On November twenty-first, D'Avanzo was within two weeks of bankruptcy, upon which his assets were found to have a book value of $83,000 and his liabilities $140,000. On February fifth a financial statement had shown net assets of $38,000; he had lost in ten months about $95,000. His books contained disbursements of nearly $20,000, not accounted for; he had long been selling below cost; he withdrew $1,500 in cash after November twenty-first; some $11,600 of his payments were not supported by his books; in November he bought over $80,000 of goods -- far beyond his custom, though it is only fair to say that for this he offered a dubious explanation. As he paid his bills promptly and by this means had kept up a fictitious credit theretofore, there is some reason to suppose that, had he kept afloat until February fourth, when it fell due, he would have paid the draft. We could not say therefore that the petitioner affirmatively showed that on November twenty-first he intended not to pay; he may well have meant to do so, if he could go so long. But he must have known that his ability to keep going for ten weeks more was at best a forlorn hope, and his general conduct justifies the conclusion that he thought his end to be not far off.

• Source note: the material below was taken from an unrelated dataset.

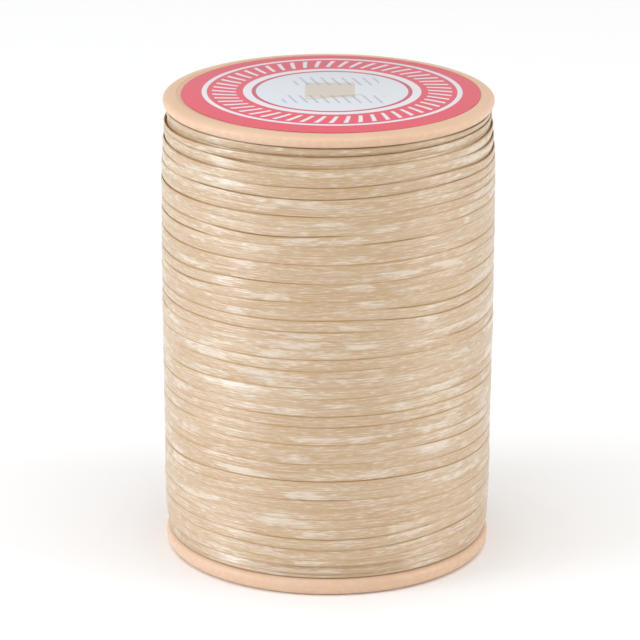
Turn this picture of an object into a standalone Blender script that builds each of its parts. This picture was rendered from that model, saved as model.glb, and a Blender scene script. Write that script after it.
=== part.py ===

Starting with Donaldson v. Farwell, 93 U.S. 631, 23 L. Ed. 993, it has been settled by a number of decisions in federal courts that it is a fraud for an insolvent, concealing his condition, to buy goods, for which he does not mean to pay. We have so held in four cases [In re Sol Aarons & Co., 193 F. 646; In re K. Marks & Co., 218 F. 453; In re Sherman, 13 F.2d 121; In re Independent Coal Corp., 18 F.2d 1]. So has the Eighth Circuit [Gillespie v. Piles, 178 F. 886, 44 L.R.A. (N.S.) 1]; the Third (Halsey v. Diamond Distilleries Co., 191 F. 498); and the Fourth [Manly v. Ohio Shoe Co., 25 F.2d 384, 59 A.L.R. 413]. No difficulty in the application of this doctrine arises when it is proved that the buyer positively intends not to pay; but that is often not the case. He may mean to pay if he survives, though he knows that he is extremely unlikely to do so. If his promise declares only that he intends to pay, it would be hard in such a case to say that he has deceived the seller; and the doctrine presupposes some deceit. But promises, like other utterances, must be read with their usual implications.True, they are predictions and no one can foretell the future; the seller knows this as well as the buyer. However, a man's affairs may reach such a pass that ordinarily honest persons would no longer buy, if they had no greater chance to pay; and the seller is entitled to rely upon that implication. He may assume that the buyer would not promise if the odds were so heavy against him. He may read the promise as more than the declaration of a conditional intent, as affirming that that intent had reasonable hope of fruition. In that event, if the buyer knows that it has no such hope, he deceives the seller, as much as though he intended not to pay at all. This duty does not indeed depend upon what reasonable persons would think of his chances; or of how they would interpret the implication of his promise. But if he himself believes his position to be desperate, and if he understands his promise to mean what it normally would, the seller may rescind. Manly v. Ohio Shoe Co., 25 F.2d 384, 385, 59 A.L.R. 413 (C.C.A. 4); In re Krauss (D.C.) 2 F.2d 999; In re Gurvitz (D.C.) 276 F. 931.
In the case at bar D'Avanzo's affairs by November twenty-first had become so precarious that the petitioner was justified in understanding his acceptance of the draft as a declaration that his ability to pay was not so far compromised as in fact it was. We do not believe that he thought his position brighter than it would have seemed to any one else; or that he supposed his acceptance of the draft to imply less than it did to the petitioner.